Audubon’s Sparrow by Juditha Dowd
While living in Louisville, Ky., Lucy Bakewell Audubon wrote to her cousin that her husband, John James, “is constantly at the store,” and that she wishes there was a library or bookstore nearby, because she “should often enjoy a book very much whilst I am alone.” Her correspondence is replete with similar longings. Lucy is often a biographical complement to her husband, or worse, a clarifying footnote. Yet in this poetic biography, Dowd accomplishes the complex task of affirming Lucy’s own life, while also illuminating her husband’s talents. In a September 1804 poetic epistle to her cousin, Lucy writes: “As to how he pronounces my name, you may not be surprised / to learn I now prefer it uttered by the French.” They marry several years later, but their relationship is defined by distance; if not at his general store, he is “off hunting rabbits, or sketching them, / or racing his fine horse.” Dowd also writes several monologues through John James’s voice. “Fall has unmistakably arrayed our woods,” he thinks, but “I cannot see it,” for he is “amid the bales and boxes, / flour bins and raisins, and the wooden socks.” He ends the poem: “I’m a provisioner of farmers, of travelers and families, / while something in me sighs that I am not.” Longing and sacrifice pervade this book. One of the few placid moments appears in Lucy’s December 1824 letter to her sister Eliza: “Be happy for us, Sister. Once more we sing.” Soon the couple would be separate for three years while he worked on and promoted The Birds of America, but that sentiment of hope and return carries through Dowd’s work.

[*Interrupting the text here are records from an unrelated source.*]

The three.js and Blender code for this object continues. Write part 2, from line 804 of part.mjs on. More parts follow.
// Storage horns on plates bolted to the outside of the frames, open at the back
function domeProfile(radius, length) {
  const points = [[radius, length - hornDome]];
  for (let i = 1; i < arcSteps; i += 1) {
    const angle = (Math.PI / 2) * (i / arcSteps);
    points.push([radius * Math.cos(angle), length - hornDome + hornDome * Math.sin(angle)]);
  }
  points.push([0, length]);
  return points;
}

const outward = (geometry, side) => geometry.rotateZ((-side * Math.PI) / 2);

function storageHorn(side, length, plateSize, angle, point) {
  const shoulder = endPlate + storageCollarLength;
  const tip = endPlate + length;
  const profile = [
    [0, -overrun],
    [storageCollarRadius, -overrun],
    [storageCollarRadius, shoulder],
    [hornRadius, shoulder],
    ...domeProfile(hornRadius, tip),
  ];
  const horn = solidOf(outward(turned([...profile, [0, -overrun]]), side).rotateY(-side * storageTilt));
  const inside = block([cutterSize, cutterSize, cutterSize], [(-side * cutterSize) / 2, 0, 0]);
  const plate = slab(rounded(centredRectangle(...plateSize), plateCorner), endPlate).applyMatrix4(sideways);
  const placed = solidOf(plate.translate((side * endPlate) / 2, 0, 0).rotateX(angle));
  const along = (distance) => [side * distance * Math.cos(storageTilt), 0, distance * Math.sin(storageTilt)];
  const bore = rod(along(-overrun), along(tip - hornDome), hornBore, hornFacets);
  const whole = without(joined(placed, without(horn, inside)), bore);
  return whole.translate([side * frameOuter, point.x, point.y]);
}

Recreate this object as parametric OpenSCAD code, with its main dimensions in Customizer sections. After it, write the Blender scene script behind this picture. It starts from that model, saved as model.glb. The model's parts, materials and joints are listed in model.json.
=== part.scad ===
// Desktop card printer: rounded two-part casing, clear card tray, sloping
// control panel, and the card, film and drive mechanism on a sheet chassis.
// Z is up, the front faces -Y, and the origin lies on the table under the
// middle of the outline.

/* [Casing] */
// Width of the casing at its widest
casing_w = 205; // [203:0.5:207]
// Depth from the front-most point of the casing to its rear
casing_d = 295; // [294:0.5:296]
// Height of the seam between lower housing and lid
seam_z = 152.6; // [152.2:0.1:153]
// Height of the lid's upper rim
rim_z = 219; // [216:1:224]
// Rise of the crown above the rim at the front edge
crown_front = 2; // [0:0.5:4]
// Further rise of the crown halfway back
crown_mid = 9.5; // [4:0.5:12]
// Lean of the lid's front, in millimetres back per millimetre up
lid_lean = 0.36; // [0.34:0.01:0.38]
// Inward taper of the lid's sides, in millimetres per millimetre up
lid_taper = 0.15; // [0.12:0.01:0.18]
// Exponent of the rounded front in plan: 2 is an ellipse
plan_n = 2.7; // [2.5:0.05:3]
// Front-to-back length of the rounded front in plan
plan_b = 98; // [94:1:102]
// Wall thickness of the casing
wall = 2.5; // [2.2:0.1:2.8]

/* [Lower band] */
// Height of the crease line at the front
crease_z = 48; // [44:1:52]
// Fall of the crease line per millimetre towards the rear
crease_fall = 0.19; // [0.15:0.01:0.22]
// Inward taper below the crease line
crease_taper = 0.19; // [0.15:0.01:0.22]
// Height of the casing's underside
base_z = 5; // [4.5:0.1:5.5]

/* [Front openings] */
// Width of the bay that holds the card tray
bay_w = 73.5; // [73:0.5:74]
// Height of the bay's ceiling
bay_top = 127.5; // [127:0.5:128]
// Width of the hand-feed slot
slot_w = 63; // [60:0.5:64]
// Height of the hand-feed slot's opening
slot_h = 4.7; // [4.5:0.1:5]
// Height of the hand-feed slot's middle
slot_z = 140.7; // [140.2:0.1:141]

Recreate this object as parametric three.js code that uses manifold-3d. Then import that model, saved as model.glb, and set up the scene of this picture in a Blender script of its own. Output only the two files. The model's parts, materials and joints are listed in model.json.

So Forth by Rosanna Warren
Warren anoints the ordinary with reverent elegy. “Northeast Corridor” is a wildly accurate sketch of that route. The rider: “Catechist of gnarled oak trees, marshes, suburban marinas, / cinders, and gutted mattresses.” The view: “A dilapidated barge, half-sunk, hunches from slime. / Chain-link fences, dim factories, tumble of trash down a bank– / my country, my countryside, hurls itself away // as twilight catches in each broken window.” The bridge and play of “my country, my countryside” is one example of Warren’s sense of the tragicomic. “The horizon’s illegible. We have left / shingled houses, sidewalks, picket fences behind in a blur / back where we made the childhood promises. / We signed our names but wrote in invisible ink”: few poems capture the region with such perspicuity. She also brings such lucid vision to prosaic spaces, as with the first lines of a later poem: “The poster in the doctor’s office proposes / Eden: varicose peonies tilting / over a lapis lazuli pool. / Blossoms lush, carnal, and tipsy / as aging courtesans.” Warren is able to channel, or conjure, a sense of earnest malaise: “If it’s a god // who touches us when we lose ourselves / he’s the briefest of flashbulbs, the image cannot endure.” This melancholic, skilled sense extends to the unique final section of the collection, mostly set in the forest: “We tread on silver flakes and shadows. / Downward, ever downward, to the meadow / where the ghost lily, late summer wraith, / gapes, ash-pink, with news / of the underworld dusted on its tongue.”